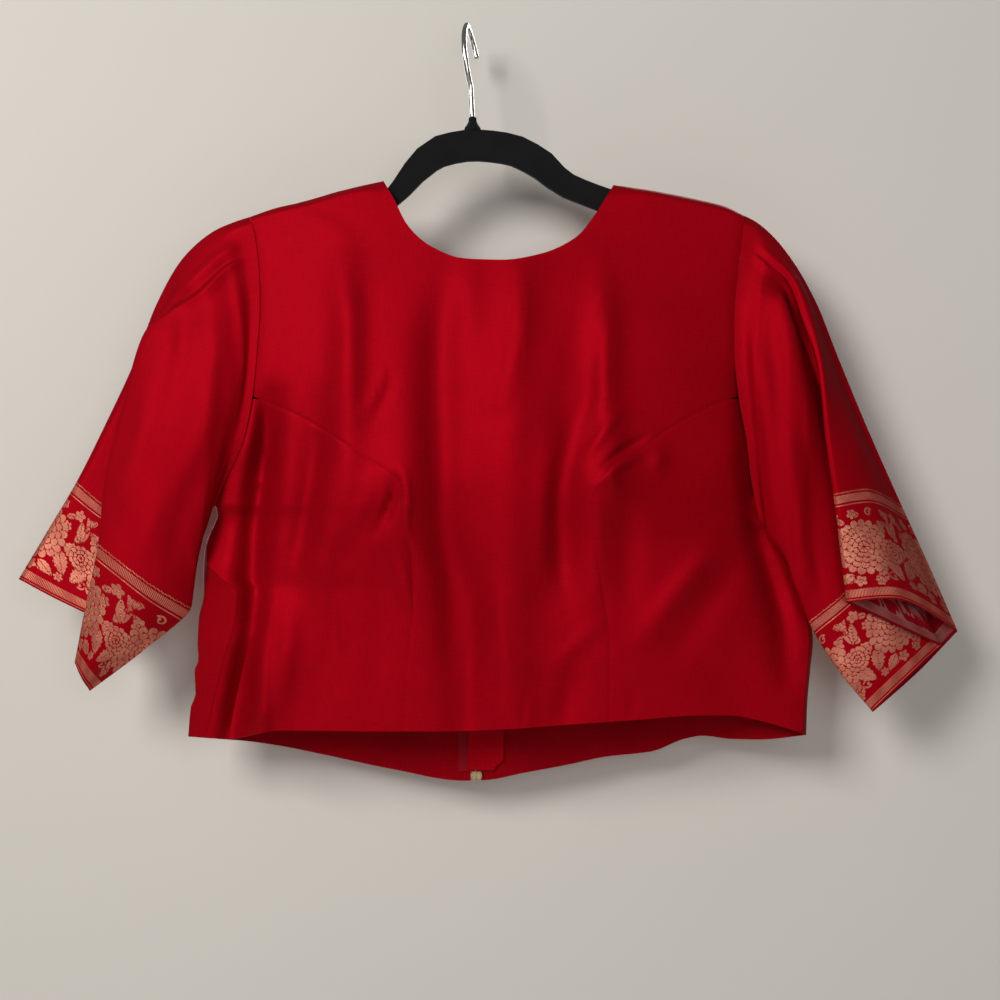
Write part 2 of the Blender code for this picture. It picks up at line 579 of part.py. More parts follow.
def section_ring(section, radius):
    """A closed curve through a section's points, rounded at its folds."""
    points = []
    counts = []
    total = len(section)
    for i in range(total):
        if i in FOLDS:
            points += turned_fold(section[i - 1], section[i], section[(i + 1) % total], radius)
            counts += [1, 1, SEGMENT_COUNTS[i]]
        else:
            points.append(tuple(section[i]))
            counts.append(SEGMENT_COUNTS[i])
    total = len(points)
    gaps = [math.dist(points[i], points[(i + 1) % total]) for i in range(total)]
    ring = []
    for i in range(total):
        j = (i + 1) % total
        a, b = points[i], points[j]
        gap = gaps[i]
        start = slope_at(points, gaps, i)
        end = slope_at(points, gaps, j)
        start_pull = min(gap, 2.0 * gaps[i - 1])
        end_pull = min(gap, 2.0 * gaps[j])
        for k in range(counts[i]):
            t = k / counts[i]
            ring.append(tuple(
                a[c] * (2 * t**3 - 3 * t**2 + 1) + start[c] * start_pull * (t**3 - 2 * t**2 + t)
                + b[c] * (3 * t**2 - 2 * t**3) + end[c] * end_pull * (t**3 - t**2)
                for c in range(3)))
    return ring[1:] + ring[:1]


def slope_at(points, gaps, i):
    """Direction of a closed curve at one of its points, by the lengths on both sides."""
    before, after = gaps[i - 1], gaps[i]
    last, here, following = points[i - 1], points[i], points[(i + 1) % len(points)]
    return [
        ((here[c] - last[c]) / before * after + (following[c] - here[c]) / after * before)
        / (before + after)
        for c in range(3)]


def sleeve_stations(sections, left):
    """Every section's points as rings, with the armhole as the first."""
    rings = [section_ring(section, radius) for section, radius in zip(sections, FOLD_RADII)]
    first = rings[0]
    lengths = [0.0]
    for a, b in zip(first, first[1:] + first[:1]):
        lengths.append(lengths[-1] + math.dist(a, b))
    bottom = min(range(len(first)), key=lambda i: math.dist(first[i], sections[0][6]))
    half = lengths[bottom]
    fractions = [
        0.5 * length / half if length <= half else 0.5 + 0.5 * (length - half) / (lengths[-1] - half)
        for length in lengths[:-1]]
    armhole = armhole_ring(left, fractions)
    # The sleeve leaves the armhole level with the body, then fills out.
    away = -LEVEL_REACH if left else LEVEL_REACH
    level = [
        (mix(a[0], b[0], LEVEL_STEP) + away, mix(a[1], b[1], LEVEL_STEP), mix(a[2], b[2], 0.04))
        for a, b in zip(armhole, first)]
    return [(0.0, armhole), (LEVEL_STEP, level)] + [(k + 1.0, ring) for k, ring in enumerate(rings)]


def sleeve_grid(stations, steps):
    """Rows of a sleeve at the given places along its stations."""
    grid = []
    for step in steps:
        row = []
        for i in range(len(stations[0][1])):
            table = [(place, *ring[i]) for place, ring in stations]
            row.append(at(*smooth(table, step)))
        grid.append(row)
    return grid


def collection(name):
    found = bpy.data.collections.new(name)
    bpy.context.scene.collection.children.link(found)
    return found


def material(name, colour, roughness, metallic=0.0):
    made = bpy.data.materials.new(name)
    made.use_nodes = True
    shader = made.node_tree.nodes["Principled BSDF"]
    shader.inputs["Base Color"].default_value = (*colour, 1.0)
    shader.inputs["Roughness"].default_value = roughness
    shader.inputs["Metallic"].default_value = metallic
    return made


def cloth_wall(name, grid, closed, wall, look, flip=False):
    """A wall of cloth from rows of points; the points are its outer face."""
    mesh = bpy.data.meshes.new(name)
    build = bmesh.new()
    rows = [[build.verts.new(point) for point in row] for row in grid]
    count = len(rows[0])
    for upper, lower in zip(rows, rows[1:]):
        for i in range(count if closed else count - 1):
            j = (i + 1) % count
            corners = [upper[i], lower[i], lower[j], upper[j]]
            build.faces.new(list(reversed(corners)) if flip else corners)
    build.to_mesh(mesh)
    build.free()
    mesh.shade_smooth()
    mesh.materials.append(look)
    piece = bpy.data.objects.new(name, mesh)
    PIECES.objects.link(piece)
    solid = piece.modifiers.new("Wall", "SOLIDIFY")
    solid.thickness = wall / 1000.0
    solid.offset = -1.0
    solid.use_even_offset = False
    return piece


def flat_piece(name, outline, centre, half, look, bevel):
    """A flat outline in X and Z about its centre, thick to both sides, with eased edges."""
    data = bpy.data.curves.new(name, "CURVE")
    data.dimensions = "2D"
    data.fill_mode = "BOTH"
    data.extrude = half / 1000.0
    for loop in outline:
        line = data.splines.new("POLY")
        line.points.add(len(loop) - 1)
        for point, (x, z) in zip(line.points, loop):
            point.co = (x, z, 0.0, 1.0)
        line.use_cyclic_u = True
    data.materials.append(look)
    piece = bpy.data.objects.new(name, data)
    piece.rotation_euler = (math.pi / 2.0, 0.0, 0.0)
    piece.location = centre
    PIECES.objects.link(piece)
    weld = piece.modifiers.new("Weld", "WELD")
    weld.merge_threshold = 0.00001
    ease_edge = piece.modifiers.new("Edge", "BEVEL")
    ease_edge.width = bevel / 1000.0
    ease_edge.segments = 2
    ease_edge.limit_method = "ANGLE"
    ease_edge.angle_limit = math.radians(50.0)
    return piece


def hanger_outline():
    """The bar's outline in metres from the hook's crown."""
    top = []
    low = []
    steps = 44
    for k in range(steps + 1):
        u = mix(HANGER_BAR[0][0], HANGER_BAR[-1][0], k / steps)
        v, half = smooth(HANGER_BAR, u)
        v2 = smooth(HANGER_BAR, u + 1.0)[0]
        v1 = smooth(HANGER_BAR, u - 1.0)[0]
        run = 2.0 if 0 < k < steps else 1.0
        tilt = math.atan2(v2 - v1, run)
        upper = at(u + half * math.sin(tilt), v - half * math.cos(tilt), 0.0)
        lower = at(u - half * math.sin(tilt), v + half * math.cos(tilt), 0.0)
        top.append((upper.x, upper.z))
        low.append((lower.x, lower.z))
    left = at(HANGER_BAR[0][0] - 6.0, HANGER_BAR[0][1] + 3.0, 0.0)
    right = at(HANGER_BAR[-1][0] + 6.0, HANGER_BAR[-1][1] + 4.0, 0.0)
    return top + [(right.x, right.z)] + list(reversed(low)) + [(left.x, left.z)]


def wire(name, points, radius, look):
    data = bpy.data.curves.new(name, "CURVE")
    data.dimensions = "3D"
    data.bevel_depth = radius / 1000.0
    data.bevel_resolution = 2
    data.use_fill_caps = True
    line = data.splines.new("POLY")
    line.points.add(len(points) - 1)
    for point, place in zip(line.points, points):
        point.co = (*place, 1.0)
    data.materials.append(look)
    piece = bpy.data.objects.new(name, data)
    PIECES.objects.link(piece)
    weld = piece.modifiers.new("Weld", "WELD")
    weld.merge_threshold = 0.00001
    return piece


def turned(name, profile, centre, look, sides=20):
    """A profile of (height, radius) turned round an upright axis."""
    mesh = bpy.data.meshes.new(name)
    build = bmesh.new()
    points = [(0.0, profile[-1][0])] + [(r, h) for h, r in reversed(profile)] + [(0.0, profile[0][0])]
    verts = [build.verts.new((r / 1000.0, 0.0, h / 1000.0)) for r, h in points]
    for a, b in zip(verts, verts[1:]):
        build.edges.new((a, b))
    build.to_mesh(mesh)
    build.free()
    mesh.materials.append(look)
    piece = bpy.data.objects.new(name, mesh)
    piece.location = centre
    PIECES.objects.link(piece)
    screw = piece.modifiers.new("Turn", "SCREW")
    screw.steps = sides
    screw.render_steps = sides
    screw.use_merge_vertices = True
    screw.merge_threshold = 0.00001
    return piece


def settle(piece, name, home, look=None):
    """Names a new piece and moves it to its collection."""
    piece.name = name
    piece.data.name = name
    for old_home in list(piece.users_collection):
        old_home.objects.unlink(piece)
    home.objects.link(piece)
    if look:
        piece.data.materials.append(look)


def block(name, centre, size, look, bevel):
    bpy.ops.mesh.primitive_cube_add(size=1.0, location=centre)
    piece = bpy.context.object
    piece.scale = [side / 1000.0 for side in size]
    bpy.ops.object.transform_apply(location=False, rotation=False, scale=True)
    settle(piece, name, PIECES, look)
    round_off = piece.modifiers.new("Edge", "BEVEL")
    round_off.width = bevel / 1000.0
    round_off.segments = 2
    return piece


def cross_rod(name, centre, radius, length):
    """A cutter: a rod along X."""
    bpy.ops.mesh.primitive_cylinder_add(
        vertices=16, radius=radius / 1000.0, depth=length / 1000.0, location=centre,
        rotation=(0.0, math.pi / 2.0, 0.0))
    rod = bpy.context.object
    settle(rod, name, CUTTERS)
    rod.hide_render = True
    rod.display_type = "WIRE"
    return rod


def zip_strip(name, edges, ends, inset, look, corner=0.0):
    """A strip of cloth inside the back's centre; its lower right corner can be rounded."""
    straight_end = ends[1] - corner
    places = [mix(ends[0], straight_end, k / 13.0) for k in range(14)]
    if corner:
        places += [straight_end + corner * math.sin(turn) for turn in (0.4, 0.8, 1.2, math.pi / 2.0)]
    grid = []
    for v in places:
        below = max(v - straight_end, 0.0)
        right = edges[1] - corner + math.sqrt(max(corner**2 - below**2, 0.0))
        row = [edges[0], mix(edges[0], right, 0.5), right]
        grid.append([at(u, v, back_y(u, v) - inset) for u in row])
    return cloth_wall(name, grid, False, TAPE_WALL, look, flip=True)


def tab_outline():
    """The pull tab below its hinge, with the slot under its top bar."""
    half_bar = TAB_BAR / 2.0
    wide = TAB_HALF_WIDTH
    foot = -TAB_LENGTH + wide
    outer = [(wide, half_bar), (-wide, half_bar), (-wide, foot)]
    for k in range(1, 8):
        turn = math.pi + math.pi * k / 8.0
        outer.append((wide * math.cos(turn), foot + wide * math.sin(turn)))
    outer.append((wide, foot))
    slot_half = TAB_SLOT[0] / 2.0
    slot_low = -half_bar - TAB_SLOT[1]
    slot = [(slot_half, -half_bar), (-slot_half, -half_bar), (-slot_half, slot_low), (slot_half, slot_low)]
    return [[(x / 1000.0, z / 1000.0) for x, z in loop] for loop in (outer, slot)]


for old in list(bpy.data.objects):
    bpy.data.objects.remove(old)

PIECES = collection("choli_blouse")
CUTTERS = collection("cutters")

RED = material("red_silk", (0.30, 0.004, 0.010), 0.42)
BORDER = material("zari_band", (0.58, 0.16, 0.09), 0.38, 0.25)
TAPE = material("zip_tape", (0.22, 0.004, 0.008), 0.8)
BRASS = material("zip_metal", (0.45, 0.36, 0.20), 0.35, 1.0)
VELVET = material("velvet", (0.006, 0.006, 0.007), 0.95)
CHROME = material("hook_metal", (0.62, 0.61, 0.60), 0.18, 1.0)

cloth_wall("front_centre", front_centre_grid(), False, SILK, RED)
cloth_wall("front_side_left", front_side_grid(True), False, SILK, RED)
cloth_wall("front_side_right", front_side_grid(False), False, SILK, RED, flip=True)
cloth_wall("back_left", back_grid(True), False, SILK, RED, flip=True)
cloth_wall("back_right", back_grid(False), False, SILK, RED)

for side, sections, left in (("left", SLEEVE_LEFT, True), ("right", SLEEVE_RIGHT, False)):
    stations = sleeve_stations(sections, left)
    cloth_wall("sleeve_" + side, sleeve_grid(stations, SLEEVE_STEPS), True, SILK, RED, flip=not left)
    cloth_wall("sleeve_band_" + side, sleeve_grid(stations, BAND_STEPS), True, BAND_WALL, BORDER,
               flip=not left)

tape_inset = SILK + INSIDE_GAP
guard_inset = tape_inset + TAPE_WALL + INSIDE_GAP
zip_strip("zip_tape_left", (ZIP_U - TAPE_WIDTH, ZIP_U - 0.3), TAPE_ENDS, tape_inset, TAPE)
zip_strip("zip_tape_right", (ZIP_U + 0.3, ZIP_U + TAPE_WIDTH), TAPE_ENDS, tape_inset, TAPE)
zip_strip("zip_guard", GUARD_EDGES, GUARD_ENDS, guard_inset, RED, GUARD_CORNER)
box_y = back_y(*BOX_PLACE) - tape_inset - BOX_SIZE[1] / 2.0
block("zip_box", at(*BOX_PLACE, box_y), BOX_SIZE, BRASS, 0.4)

slider_y = back_y(ZIP_U, SLIDER_V) + INSIDE_GAP + SLIDER_SIZE[1] / 2.0
slider_centre = at(ZIP_U, SLIDER_V, slider_y)
tab_hinge = slider_centre + Vector((0.0, SLIDER_SIZE[1] / 2.0 + BRIDGE_REACH, 0.0)) / 1000.0
slider = block("zip_slider", slider_centre, SLIDER_SIZE, BRASS, 0.35)
for operation, radius, length in (
    ("UNION", BRIDGE_RADIUS, BRIDGE_WIDTH),
    ("DIFFERENCE", BRIDGE_HOLE, 2.0 * BRIDGE_WIDTH),
):
    cut = slider.modifiers.new("Bridge", "BOOLEAN")
    cut.operation = operation
    cut.solver = "EXACT"
    cut.object = cross_rod("bridge_" + operation.lower(), tab_hinge, radius, length)
flat_piece("zip_pull_tab", tab_outline(), tab_hinge, TAB_THICKNESS / 2.0, BRASS, 0.18)

flat_piece("hanger_bar", [hanger_outline()], (0.0, at(EYE_U, EYE_V, 0.0).y, 0.0), HANGER_HALF, VELVET, 1.1)
turned("hanger_collar", COLLAR, at(*COLLAR_PLACE), CHROME)
wire("hanger_hook", [at(*point) for point in HOOK], WIRE_RADIUS, CHROME)
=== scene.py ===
import math

import bpy
import numpy as np
from mathutils import Matrix, Vector


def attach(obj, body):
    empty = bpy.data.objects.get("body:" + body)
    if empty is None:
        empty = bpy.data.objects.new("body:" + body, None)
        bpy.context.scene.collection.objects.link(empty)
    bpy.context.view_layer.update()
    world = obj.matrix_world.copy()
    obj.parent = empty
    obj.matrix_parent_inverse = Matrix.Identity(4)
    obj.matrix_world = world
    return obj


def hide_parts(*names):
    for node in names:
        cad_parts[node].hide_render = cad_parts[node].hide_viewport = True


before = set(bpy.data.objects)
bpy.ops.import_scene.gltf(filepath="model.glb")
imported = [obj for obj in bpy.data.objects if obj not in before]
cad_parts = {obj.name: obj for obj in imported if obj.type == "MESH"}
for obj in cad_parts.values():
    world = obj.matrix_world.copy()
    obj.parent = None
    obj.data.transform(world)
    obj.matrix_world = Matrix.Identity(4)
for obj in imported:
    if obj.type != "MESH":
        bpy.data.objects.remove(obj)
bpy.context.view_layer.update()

# A red silk choli blouse on a velvet hanger, front to -Y. The cloth's sizes are measured on
# the front view: u to the right and v down in units of UNIT, and y in millimetres behind
# the hanger's plane.
UNIT = 0.755
EYE_U = 500.0
EYE_V = 500.0
EYE_DISTANCE = 1100.0
CROWN = (466.8, 27.6, 17.0)

SILK = 1.0          # wall of the silk, millimetres
TAPE_WALL = 1.0     # wall of the zip's tapes and its guard
SIDE_LAP = 2.0      # how far the back lies behind the front at the side seam, millimetres
ARM_SEAM = 0.15     # gap along the curved armhole seams, in view units

WIRE_RADIUS = 1.9   # hook's wire, millimetres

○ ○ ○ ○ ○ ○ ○

* **Objective**: For this exercise, please retype exactly the lines in the listing from the line with "in imported if" through its last line, both ends included.

* **Completed task**:
cad_parts = {obj.name: obj for obj in imported if obj.type == "MESH"}
for obj in cad_parts.values():
    world = obj.matrix_world.copy()
    obj.parent = None
    obj.data.transform(world)
    obj.matrix_world = Matrix.Identity(4)
for obj in imported:
    if obj.type != "MESH":
        bpy.data.objects.remove(obj)
bpy.context.view_layer.update()

# A red silk choli blouse on a velvet hanger, front to -Y. The cloth's sizes are measured on
# the front view: u to the right and v down in units of UNIT, and y in millimetres behind
# the hanger's plane.
UNIT = 0.755
EYE_U = 500.0
EYE_V = 500.0
EYE_DISTANCE = 1100.0
CROWN = (466.8, 27.6, 17.0)

SILK = 1.0          # wall of the silk, millimetres
TAPE_WALL = 1.0     # wall of the zip's tapes and its guard
SIDE_LAP = 2.0      # how far the back lies behind the front at the side seam, millimetres
ARM_SEAM = 0.15     # gap along the curved armhole seams, in view units

WIRE_RADIUS = 1.9   # hook's wire, millimetres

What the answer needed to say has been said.